Each of the piece’s four movements carries a description of the natural scene which Chou captured in this especially atmospheric and beautiful music. It is scored for double trio, with the woodwind players adding color by alternating instruments, such as oboe for English horn. There was exceptionally fine playing from violinist Renée Jolles, Pablo O’Connor on the oboe and English horn, and clarinetist Roi Karni.

Ode to Eternal Pine is composed in the spirit and style of traditional Korean chong ak music and is the only piece Chou composed with an Asian but non-Chinese inspiration. This ancient form of chamber music sought to express the range of human emotion inspired by natural phenomenon which have inspired East Asian minds for centuries. 

This was far different music than any which had preceded it. The sound of percussion dominated the piece and Greg LaRosa played bells, gongs, drums, cymbals and more brilliantly in a performance which was visceral in its impact. 

Yü Ko (1965), the only other work on the program, displayed Chou’s interest in ancient Chinese traditions. Translating to “fisherman’s song”, it is a rare surviving example of the tabular notation from the thirteenth century. The notation is similar to that used for lute and modern guitar music which indicates that actual placement of the fingers instead of showing the actual notes.

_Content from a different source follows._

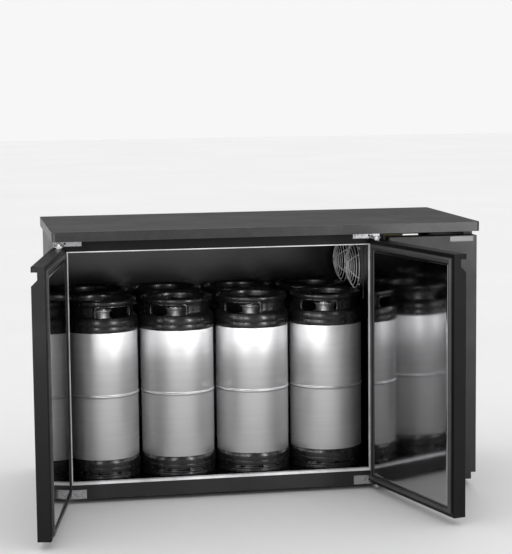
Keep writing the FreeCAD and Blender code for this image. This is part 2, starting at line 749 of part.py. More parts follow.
def keg_collar():
    """The rubber collar: a band, a shoulder and a neck with a hand hole on each side."""
    top, r, band = keg_steel_top, keg_radius, keg_band_radius
    low = top - 7
    inner, neck = r - 19, r - 11
    ring = turned([(r, low), (r + 3, low), (band, low + 4), (band, low + 36), (r, low + 47), (neck, low + 53),
                   (neck, low + 81), (r - 4, low + 86), (r - 1.5, low + 92), (r - 3, low + 99), (r - 10, low + 102),
                   (r - 17, low + 98), (inner, low + 88), (inner, top + 8), (r - 10, top + 8), (r, top)], V(0, 0, 0))
    half = r * hand_hole_share
    hole_low, hole_high, rim = low + 46, low + 80, 6.0
    for half_turn in (0, 180):
        raised = rounded_block(-half - rim, half + rim, -band, -inner / 2, hole_low - rim + 1, hole_high + rim - 1,
                               15.0, V(0, 1, 0))
        raised = raised.common(rod(neck + 4.5, V(0, 0, low), Z, 100)).cut(rod(inner, V(0, 0, low - 1), Z, 110))
        hole = rounded_block(-half, half, -band - 9, -inner / 2, hole_low, hole_high, 11.0, V(0, 1, 0))
        for tool in (raised, hole):
            tool.rotate(V(0, 0, 0), Z, half_turn)
        ring = fused([ring, raised]).cut(hole)
    return ring


def keg_pieces(place, angle):
    """The pieces of one keg: its steel ones, its rubber foot and its rubber collar."""
    steel = [keg_shell(), keg_neck(), keg_valve()]
    kinds = {"shell": steel, "foot": [keg_foot()], "collar": [keg_collar()]}
    return {kind: [placed(one, place, angle) for one in solids] for kind, solids in kinds.items()}


def kegs():
    plural = {"shell": "shells", "foot": "feet", "collar": "collars"}
    rear = {kind: [] for kind in plural}
    for i in range(keg_columns):
        x = keg_x0 + keg_pitch_x * i
        for kind, solids in keg_pieces(V(x, keg_y_front, interior_floor), hole_angles_front[i % len(hole_angles_front)]).items():
            save("keg_%d_%s" % (i + 1, kind), solids)
        for kind, solids in keg_pieces(V(x, keg_y_rear, interior_floor), hole_angles_rear[i % len(hole_angles_rear)]).items():
            rear[kind] += solids
    for kind, solids in rear.items():
        save("rear_keg_" + plural[kind], solids)


# ---- write every piece ----
os.makedirs("parts", exist_ok=True)
save("worktop", worktop())
save("worktop_board", worktop_board())
save("side_panel_left", side_panel(-1))
save("side_panel_right", side_panel(1))
save("back_panel", back_panel())
save("front_frame", front_frame())
save("opening_trim", opening_trim())
save("base_frame", base_frame())
save("insulation_foam", insulation_foam())
save("inner_liner", inner_liner())
save("machine_cover", machine_cover())
save("blank_nameplate", nameplate())
save("rear_grille", rear_grille())
save("power_inlet", power_inlet())
save("case_screws", case_screws())
for foot_name, foot_place in foot_places().items():
    save(foot_name, foot(foot_place, ground_gap - foot_nut_gap))
save("foot_centre", foot(V(0, 0, 0), ground_gap))
save("hinge_brackets", hinge_brackets())
save("hinge_pins", hinge_pins())
door("left")
door("right")
save("evaporator_cover", evaporator_cover())
save("evaporator_coil", evaporator_coil())
save("fan_guards", guard(front_fan_y) + guard(rear_fan_y))
save("evaporator_fan_front", evaporator_fan(front_fan_y))
save("evaporator_fan_rear", evaporator_fan(rear_fan_y))
save("fan_motors", fan_motors())
save("compressor", compressor())
save("condenser_coil", condenser_coil())
save("condenser_shroud", condenser_shroud())
save("condenser_fan", condenser_fan())
save("refrigerant_pipes", refrigerant_pipes())
save("drain_pan", drain_pan())
save("control_box", control_box())
kegs()
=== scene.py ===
import json
import math

import bmesh
import bpy
from mathutils import Matrix, Vector


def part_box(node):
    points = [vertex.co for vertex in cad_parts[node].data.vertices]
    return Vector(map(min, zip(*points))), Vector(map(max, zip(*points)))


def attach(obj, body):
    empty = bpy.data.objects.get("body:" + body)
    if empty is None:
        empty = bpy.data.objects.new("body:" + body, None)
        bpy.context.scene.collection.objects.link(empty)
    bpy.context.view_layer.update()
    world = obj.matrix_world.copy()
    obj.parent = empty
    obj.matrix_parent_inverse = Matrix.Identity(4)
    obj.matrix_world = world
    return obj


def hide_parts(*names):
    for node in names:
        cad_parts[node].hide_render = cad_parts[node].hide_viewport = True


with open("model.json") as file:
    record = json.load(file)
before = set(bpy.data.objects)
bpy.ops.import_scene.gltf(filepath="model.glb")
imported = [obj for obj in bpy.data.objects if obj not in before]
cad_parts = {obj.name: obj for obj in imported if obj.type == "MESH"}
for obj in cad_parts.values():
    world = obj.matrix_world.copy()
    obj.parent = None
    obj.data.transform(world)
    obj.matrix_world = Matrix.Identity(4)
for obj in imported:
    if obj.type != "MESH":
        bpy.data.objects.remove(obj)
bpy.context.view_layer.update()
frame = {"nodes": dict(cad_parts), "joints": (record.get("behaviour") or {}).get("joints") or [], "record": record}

# Looks for the keg cooler. Metres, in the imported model's own frame.

# ---- sizes that the pieces share with the CAD source ----
MM = 0.001
DOOR_WIDTH = 522.25 * MM
DOOR_THICK = 40.0 * MM
DOOR_LOW, DOOR_HIGH = 24.0 * MM, 821.0 * MM
HINGE_INSET, HINGE_DEPTH = 16.0 * MM, 15.0 * MM
SHEET = 1.2 * MM
LIP_THICK, LIP_HIGH = 4.0 * MM, 16.0 * MM
GRIP_DEEP, GRIP_HIGH = 18.0 * MM, 22.0 * MM
GASKET_INSET, GASKET_DEEP = 12.0 * MM, 9.0 * MM
PANEL_RIM, PANEL_SHEET, PANEL_RISE = 2.0 * MM, 1.5 * MM, 4.0 * MM
PANEL_MARGIN = 34.0 * MM
KEG_R, KEG_BAND, KEG_TOP = 118.0 * MM, 123.0 * MM, 482.5 * MM
KEG_HOLES_FRONT = (19.0, -24.0, -28.0, -25.0)
KEG_HOLES_REAR = (12.0, -8.0, 20.0, -30.0)
GUARD_R, GUARD_HIGH = 80.0 * MM, 28.0 * MM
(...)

Sachs expertly coaxed fragments of melody from the individual instrumentals and then coalescing them into a unified whole. Even more impressive was the players’ skill in capturing the sound of the ch’in (zither) on which the ancient melody was originally played. 

In the Mode of Shang was again performed at the end of this concert. It was a lyrical and moving final tribute to Chou Wen-chung with music as heartfelt and profound as was the man himself.